Note that $Var\left(\begin{array}{c} \sqrt{n}\left(\widehat{\mu}-\mu\right)\\ \sqrt{n}\left(\widehat{\sigma^{2}}-\sigma^{2}\right) \end{array}\right)=I_{1}^{-1}=\left[\begin{array}{cc} \sigma^{2} & 0\\ 0 & 2\sigma^{4} \end{array}\right].$

(Operation $I^{-1}$ does not mean taking the inverse of the elements of matrix $I$; it’s the matrix inverse operation, which coincides with the matrix of the inverses in this case.)
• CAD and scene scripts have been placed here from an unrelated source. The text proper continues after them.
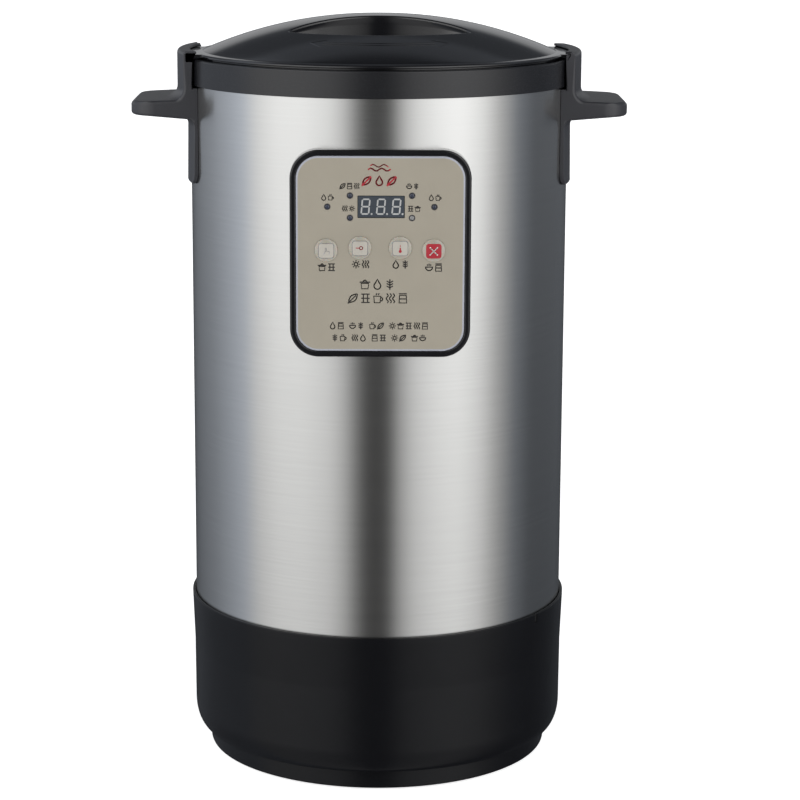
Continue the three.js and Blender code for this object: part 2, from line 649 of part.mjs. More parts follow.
// ---------------------------------------------------------------- the whole object
addPiece("base_housing", baseHousing(), "glossBlack");
addPiece("bottom_cover", bottomCover(), "satinBlack");
ringSpots(98, 4, 0).forEach((spot, i) => addPiece(`rubber_foot_${i + 1}`, rubberFoot(spot), "rubber"));
postSpots.forEach((spot, i) => addPiece(`bottom_screw_${i + 1}`, bottomScrew(spot), "zinc"));

addPiece("outer_shell", outerShell(), "steel");
addPiece("top_collar", topCollar(), "satinBlack");
addPiece("inner_pot", innerPot(), "steel");
addPiece("insulation_sleeve", sleeve(108.3, 113.3, 113, 461), "foam");
addPiece("heater_band", sleeve(105.9, 107.2, 150, 300), "silicone");
addPiece("support_plate", supportPlate(), "zinc");
addPiece("heating_plate", heatingPlate(), "aluminium");
addPiece("temperature_sensor", temperatureSensor(), "zinc");
addPiece("thermal_fuse", rodAlongY(2.2, -30, -10, 35, 103, 10), "aluminium");

addPiece("power_board", powerBoard(), "board");
addPiece("transformer", transformer(), "zinc");
addPiece("relay", relay(), "smoked");
addPiece("wire_harness", wireHarness(), "wire");
addPiece("inlet_socket", inletSocket(), "satinBlack");
for (const [name, spot] of Object.entries(INLET_PINS)) {
  addPiece(name, inletBlade(spot, 0, 98, 127.6), "brass");
}

const handleSolid = handle();
const sides = { right: 0, left: 180 };
for (const [side, turn] of Object.entries(sides)) {
  addPiece(`handle_${side}`, handleSolid, "satinBlack", turn);
  addPiece(`handle_bracket_${side}`, handleBracket(), "zinc", turn);
  addPiece(`handle_screw_${side}_1`, handleScrew(-1), "zinc", turn);
  addPiece(`handle_screw_${side}_2`, handleScrew(1), "zinc", turn);
}

addPiece("panel_frame", panelFrame(), "glossBlack");
addPiece("panel_overlay", panelOverlay(), "champagne");
addPiece("display_module", displayModule(), "smoked");
addPiece("control_board", controlBoard(), "board");
LEDS.forEach((spot, i) => addPiece(`led_${i + 1}`, led(spot), "led"));
for (const [name, spot] of Object.entries(BUTTONS)) {
  addPiece(name, button(spot), "frosted");
  addPiece(name.replace("button", "switch"), tactSwitch(spot), "smoked");
}

addPiece("lid_cover", lidCover(), "glossBlack");
addPiece("lid_liner", lidLiner(), "satinBlack");
addPiece("lid_insulation", lidInsulation(), "foam");
addPiece("lid_stud", lidStud(), "zinc");
addPiece("inner_lid", innerLid(), "steel");
addPiece("lid_gasket", lidGasket(), "silicone");

export default yogurtMaker;
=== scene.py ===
"""Looks of the yogurt maker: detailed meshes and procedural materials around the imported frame.
Sizes are in millimetres until a mesh is made, +Z up, front towards -Y."""
import math

import bmesh
import bpy
from mathutils import Matrix, Vector
from mathutils.geometry import delaunay_2d_cdt


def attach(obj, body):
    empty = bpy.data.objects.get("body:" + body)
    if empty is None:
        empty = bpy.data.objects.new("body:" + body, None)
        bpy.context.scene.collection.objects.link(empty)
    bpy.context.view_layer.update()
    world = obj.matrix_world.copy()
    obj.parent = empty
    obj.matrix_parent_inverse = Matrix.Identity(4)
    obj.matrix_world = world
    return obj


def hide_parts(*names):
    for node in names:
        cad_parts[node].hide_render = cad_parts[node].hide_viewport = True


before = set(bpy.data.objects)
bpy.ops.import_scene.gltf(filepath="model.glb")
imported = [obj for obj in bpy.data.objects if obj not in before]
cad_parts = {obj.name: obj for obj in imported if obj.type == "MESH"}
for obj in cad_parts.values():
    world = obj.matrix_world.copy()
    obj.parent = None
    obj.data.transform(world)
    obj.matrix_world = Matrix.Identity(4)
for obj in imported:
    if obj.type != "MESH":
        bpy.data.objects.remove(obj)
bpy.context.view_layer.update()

MM = 0.001
AROUND = 192
SHARP_DEGREES = 32
TURN = 2 * math.pi

# ---------------------------------------------------------------- sizes
# These are as in the CAD model unless a comment says otherwise.
CASING_RADIUS = 125
CASING_WALL = 0.8
CASING_BOTTOM = 92.3
CASING_TOP = 462.6
COLLAR_RADIUS = 126.6
COLLAR_BOTTOM = 453.9
COLLAR_TOP = 471
BASE_LIP_TOP = 107.2
BASE_BOTTOM = 14
INLET_HEIGHT = 46
NOTCH_DEGREES = -34  # bearing of the relief in the base's lip
POST_CIRCLE = 108
FOOT_CIRCLE = 98

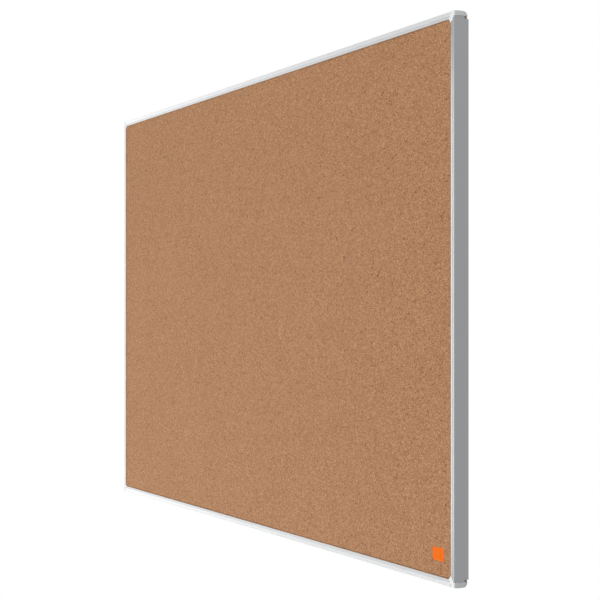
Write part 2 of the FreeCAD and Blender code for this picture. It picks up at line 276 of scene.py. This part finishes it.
def metalMaterial(name, stretch, colour, roughness, lineDepth, drawn=0.0, bandAxis="Z", bandEdge=0.0,
                  bandSheen=1.0, paintedBandShade=1.0):
    # satin metal with fine lines drawn out along one direction; stretch is the pattern's scale on X, Y, Z;
    # nearer the middle than bandEdge along bandAxis, roughness is multiplied by bandSheen, and colour by
    # the last argument, a painted shade that darkens the inner band
    material, nodes, links = newMaterial(name)
    place = nodes.new("ShaderNodeTexCoord")
    place.label = "place on the piece"
    grain = nodes.new("ShaderNodeMapping")
    grain.label = "drawn out one way"
    lines = nodes.new("ShaderNodeTexNoise")
    lines.label = "die lines"
    cloud = nodes.new("ShaderNodeTexNoise")
    cloud.label = "handling marks"
    lineTone = nodes.new("ShaderNodeMapRange")
    lineTone.label = "faint tone of the lines"
    lineRough = nodes.new("ShaderNodeMapRange")
    lineRough.label = "sheen varies with the lines"
    cloudRough = nodes.new("ShaderNodeMapRange")
    cloudRough.label = "sheen varies with handling"
    roughSum = nodes.new("ShaderNodeMath")
    roughSum.label = "roughness"
    split = nodes.new("ShaderNodeSeparateXYZ")
    split.label = "which way across the rail"
    reach = nodes.new("ShaderNodeMath")
    reach.label = "distance from the middle"
    band = nodes.new("ShaderNodeMapRange")
    band.label = "inner band or outer band"
    bandRough = nodes.new("ShaderNodeMath")
    bandRough.label = "inner band is smoother"
    # painted shade: the inner band's colour is multiplied down, most on the long rails, in place of the darker
    # reflection it shows there
    paintedShadeMask = nodes.new("ShaderNodeMapRange")
    paintedShadeMask.label = "painted shade on the inner band"
    paintedShadeTint = nodes.new("ShaderNodeMixRGB")
    paintedShadeTint.label = "inner band painted darker"
    tint = nodes.new("ShaderNodeMixRGB")
    tint.label = "metal colour"
    relief = nodes.new("ShaderNodeBump")
    relief.label = "line relief"
    along = nodes.new("ShaderNodeCombineXYZ")
    along.label = "direction of the lines"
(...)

Hence, $\widehat{Var}\left(\sqrt{n}\left(\widehat{\sigma^{2}}_{ML}-\sigma^{2}\right)\right)=\left.2\sigma^{4}\right|_{\sigma^{2}=5}=50$, and the resulting CI is

$CI:\,\left(\widehat{\sigma^{2}}_{ML}-1.96\sqrt{\frac{50}{n}},\widehat{\sigma^{2}}_{ML}+1.96\sqrt{\frac{50}{n}}\right)=3.61,6.39.$

## Wald Test

For the Wald test,

$T_{W}=\frac{\left(\widehat{\sigma^{2}}_{ML}-\sigma^{2}\right)^{2}}{I_{22}^{-1}\left(\widehat{\sigma^{2}}_{ML}\right)}=\frac{1^{2}}{\left(\frac{50}{100}\right)}=2.$

The null hypothesis is not rejected, since the critical value is 2.71.

## LM Test

For the LM test,

\begin{aligned} T_{LM} & =\frac{1}{n}\left[l^{'}\left(\theta_{0}\right)\right]^{'}I^{-1}\left(\theta_{0}\right)\left[l^{'}\left(\theta_{0}\right)\right]=\\ & =\frac{1}{n}\left[\begin{array}{c} \sum_{i=1}^{n}\frac{x_{i}-\mu_{0}}{\sigma_{0}^{2}}\\ \sum_{i=1}^{n}-\frac{1}{2\sigma_{0}^{2}}+\frac{\left(x_{i}-\mu_{0}\right)^{2}}{2\sigma_{0}^{4}} \end{array}\right]^{'}\left[\begin{array}{cc} \sigma_{0}^{2} & 0\\ 0 & 2\sigma_{0}^{4} \end{array}\right]\left[\begin{array}{c} \sum_{i=1}^{n}\frac{x_{i}-\mu_{0}}{\sigma_{0}^{2}}\\ \sum_{i=1}^{n}-\frac{1}{2\sigma_{0}^{2}}+\frac{\left(x_{i}-\mu_{0}\right)^{2}}{2\sigma_{0}^{4}} \end{array}\right]\\ & =3.125.\end{aligned}

such that we reject $H_{0}$.

## LR Test

For the LR test,

\begin{aligned} l\left(\mu=1,\sigma^{2}=4\right) & =-131.81\\ l\left(\mu=1,\widehat{\sigma^{2}}=5\right) & =-130.47\end{aligned}

s.t.

$T_{LR}=2\left(l\left(\widehat{\theta}_{ML}\right)-l\left(\theta_{0}\right)\right)=2.69.$

and we do not reject the null hypothesis.

Clearly, in this example, $n$ is not large enough for the tests to converge.